Removes all observability containers, the OVN network forward, and associated ACLs. Does not affect monitored targets (Incus nodes, HAProxy).

Health check

incusos/deploy-observability --doctor

Verifies prerequisites, checks container health, validates Prometheus targets are UP, confirms Grafana datasources are working, and reports any ACL issues.

Troubleshooting

Targets show as DOWN in Prometheus

  1. Check ACL rules on the target containers. Aether's default-deny ACLs block all ingress including Prometheus scrapes.
  2. Verify the NIC is up. Changing security.acls can bring the NIC down. Check with incus exec <container> -- ip link and bring it up if needed.
  3. For Incus node targets: verify the client certificate and key are correctly placed in the Prometheus config directory and that the cert is trusted by the cluster.

Grafana can't reach Prometheus

Check that Prometheus is running and listening on localhost:9090 from inside the monitoring container:

incus exec monitoring -- curl -s http://localhost:9090/-/healthy

If Prometheus is not running, check its service status:

incus exec monitoring -- systemctl status prometheus

No node metrics

  1. Verify the node-exporter containers are running and privileged:
    incus list node-exp
    
  2. Check that host filesystem mounts are in place:
    incus exec node-exp-01 -- ls /host/proc/stat
    
  3. Verify node_exporter is listening:
    incus exec node-exp-01 -- wget -qO- http://localhost:9100/metrics | head
    

HAProxy metrics show as invalid or empty

HAProxy needs the prometheus-exporter service enabled in its stats configuration.
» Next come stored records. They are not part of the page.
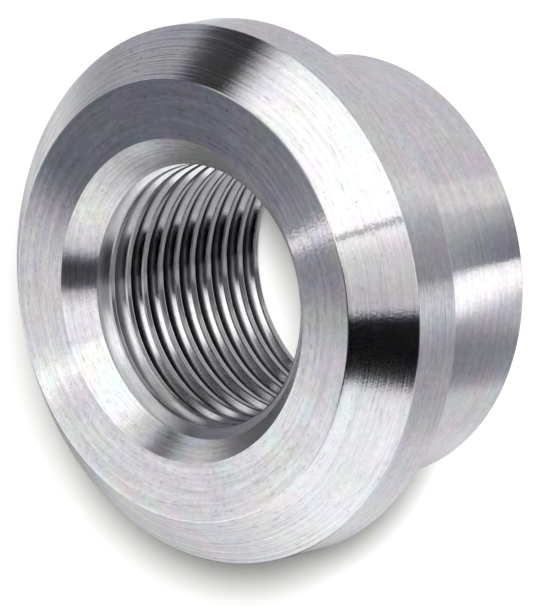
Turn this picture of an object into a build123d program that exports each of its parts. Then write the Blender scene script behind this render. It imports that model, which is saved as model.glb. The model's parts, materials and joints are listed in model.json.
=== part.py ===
from build123d import *
from math import radians, tan
import os

# Weld bung: a threaded boss turned from one piece of round bar.
# It stands on the lower end of its spigot, with the flange and the wide mouth of the bore at the top.
# Z is the turning axis, and the origin is the centre of the spigot's lower end. Lengths are in millimetres.

# Flange: the wide head, whose upper corner is bevelled at 45 degrees for the weld
flange_diameter = 34.0
rim_width = 3.4
weld_bevel = 3.1

# Spigot: the plain shank that drops into the hole in the pipe or tank
spigot_diameter = 27.0
spigot_length = 10.5

# Bore: drilled to the tapping size of an M18 x 1.5 thread
thread_diameter = 18.0
thread_pitch = 1.5

# Countersink: the wide mouth of the bore in the flange's face
countersink_depth = 1.95
countersink_angle = 90.0

# Corners as the lathe tool leaves them
outer_corner_radius = 0.1
shoulder_corner_radius = 0.4
bore_exit_chamfer = 0.7

# Colour of the bare metal
bright_metal = Color(0.78, 0.78, 0.79)

# Radii and heights that follow from the sizes above
flange_radius = flange_diameter / 2
face_radius = flange_radius - weld_bevel
spigot_radius = spigot_diameter / 2
bore_radius = (thread_diameter - thread_pitch) / 2
shoulder_height = spigot_length
bevel_height = shoulder_height + rim_width
face_height = bevel_height + weld_bevel


def turned_section():
    """Half of the section that the lathe tool cuts on the outside, from the axis outwards."""
    outline = Polyline(
        (0, 0),
        (spigot_radius, 0),
        (spigot_radius, shoulder_height),
        (flange_radius, shoulder_height),
        (flange_radius, bevel_height),
        (face_radius, face_height),
        (0, face_height),
        close=True,
    )
    return Plane.XZ * make_face(outline)


def circle_at(solid, height, radius):
    """The circular edge of the solid at this height whose radius is nearest to the one given."""
    circles = solid.edges().filter_by(GeomType.CIRCLE).filter_by_position(Axis.Z, height, height)
    return circles.sort_by(lambda edge: abs(edge.radius - radius))[0]


def turned_blank():
    """The outside turned to size, with a tool-nose radius in the shoulder and its corners broken."""
    blank = revolve(turned_section(), Axis.Z)
    blank = fillet(circle_at(blank, shoulder_height, spigot_radius), shoulder_corner_radius)
    outer_corners = [
        circle_at(blank, 0, spigot_radius),
        circle_at(blank, shoulder_height, flange_radius),
        circle_at(blank, bevel_height, flange_radius),
        circle_at(blank, face_height, face_radius),
    ]
    return fillet(outer_corners, outer_corner_radius)


def bored(blank):
    """The blank drilled through at the tapping size, then countersunk above and chamfered below."""
    holed = blank - Pos(0, 0, face_height / 2) * Cylinder(bore_radius, face_height)
    countersink_width = countersink_depth * tan(radians(countersink_angle / 2))
    mouth = circle_at(holed, face_height, bore_radius)
    face = holed.faces().sort_by(Axis.Z)[-1]
    holed = chamfer(mouth, countersink_width, countersink_depth, reference=face)
    return chamfer(circle_at(holed, 0, bore_radius), bore_exit_chamfer)


weld_bung = bored(turned_blank())
weld_bung.label = "weld_bung"
weld_bung.color = bright_metal

os.makedirs("parts", exist_ok=True)
export_step(weld_bung, "parts/weld_bung.step")
print("volume", round(weld_bung.volume, 1), "valid", weld_bung.is_valid)
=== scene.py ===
import json
import math

import bpy
from mathutils import Matrix, Vector


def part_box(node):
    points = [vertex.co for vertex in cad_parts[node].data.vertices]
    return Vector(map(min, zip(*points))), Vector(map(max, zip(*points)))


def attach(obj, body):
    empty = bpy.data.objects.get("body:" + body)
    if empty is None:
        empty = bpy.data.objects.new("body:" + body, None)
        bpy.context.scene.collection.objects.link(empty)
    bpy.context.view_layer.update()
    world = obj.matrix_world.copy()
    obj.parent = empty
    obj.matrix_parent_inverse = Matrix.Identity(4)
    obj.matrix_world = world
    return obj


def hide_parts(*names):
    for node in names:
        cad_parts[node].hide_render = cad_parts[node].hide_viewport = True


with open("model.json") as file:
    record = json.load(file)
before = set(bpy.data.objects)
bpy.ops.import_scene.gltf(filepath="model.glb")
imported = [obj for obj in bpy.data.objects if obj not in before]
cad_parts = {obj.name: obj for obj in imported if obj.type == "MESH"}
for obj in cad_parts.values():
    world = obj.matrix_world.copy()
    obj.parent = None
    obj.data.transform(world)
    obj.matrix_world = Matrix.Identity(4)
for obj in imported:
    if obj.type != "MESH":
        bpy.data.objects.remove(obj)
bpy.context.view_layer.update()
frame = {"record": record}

# Weld bung: one turned piece. The solid gives every main size, and the thread is cut here.
# Lengths are in metres. Z is the turning axis, and the flange's face is at the top.
MM = 0.001
NODE = "weld_bung"
mounts = {mount["name"]: mount for mount in frame["record"]["mounts"]}
low_corner, high_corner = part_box(NODE)

# Sizes that the frame gives
flange_radius = min(high_corner.x, high_corner.y)
face_height = high_corner.z
spigot_radius = mounts["spigot"]["dims"]["r_mm"] * MM
bore_radius = mounts["thread"]["dims"]["r_mm"] * MM
shoulder_height = mounts["shoulder"]["pos_m"][2]

# Sizes that match the solid's section
weld_bevel = 3.1 * MM
countersink_depth = 1.95 * MM
exit_chamfer = 0.7 * MM
outer_corner_radius = 0.1 * MM
shoulder_corner_radius = 0.4 * MM
face_radius = flange_radius - weld_bevel
bevel_height = face_height - weld_bevel
mouth_radius = bore_radius + countersink_depth
mouth_height = face_height - countersink_depth

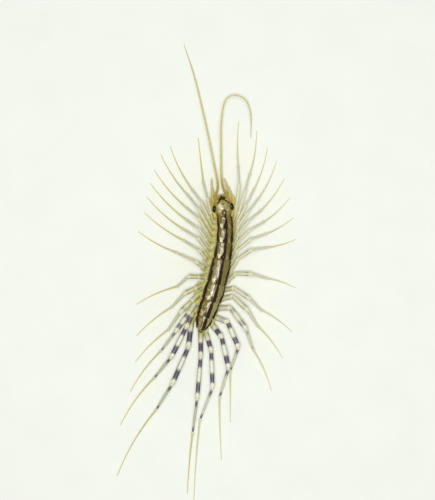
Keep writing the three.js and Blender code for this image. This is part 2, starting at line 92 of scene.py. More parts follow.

The stats section in haproxy.cfg must include:

frontend stats
    bind *:8404
    http-request use-service prometheus-exporter if { path /metrics }
    stats enable
    stats uri /stats

Without the use-service prometheus-exporter directive, the /metrics path returns HTML stats instead of Prometheus-format metrics.

Loki not receiving logs

Verify Promtail can reach Loki on the gRPC port:

incus exec monitoring -- curl -s http://localhost:3100/ready

Note that Loki uses gRPC port 9096 in this deployment (not the default 9095) to avoid conflicts with Promtail's metrics port.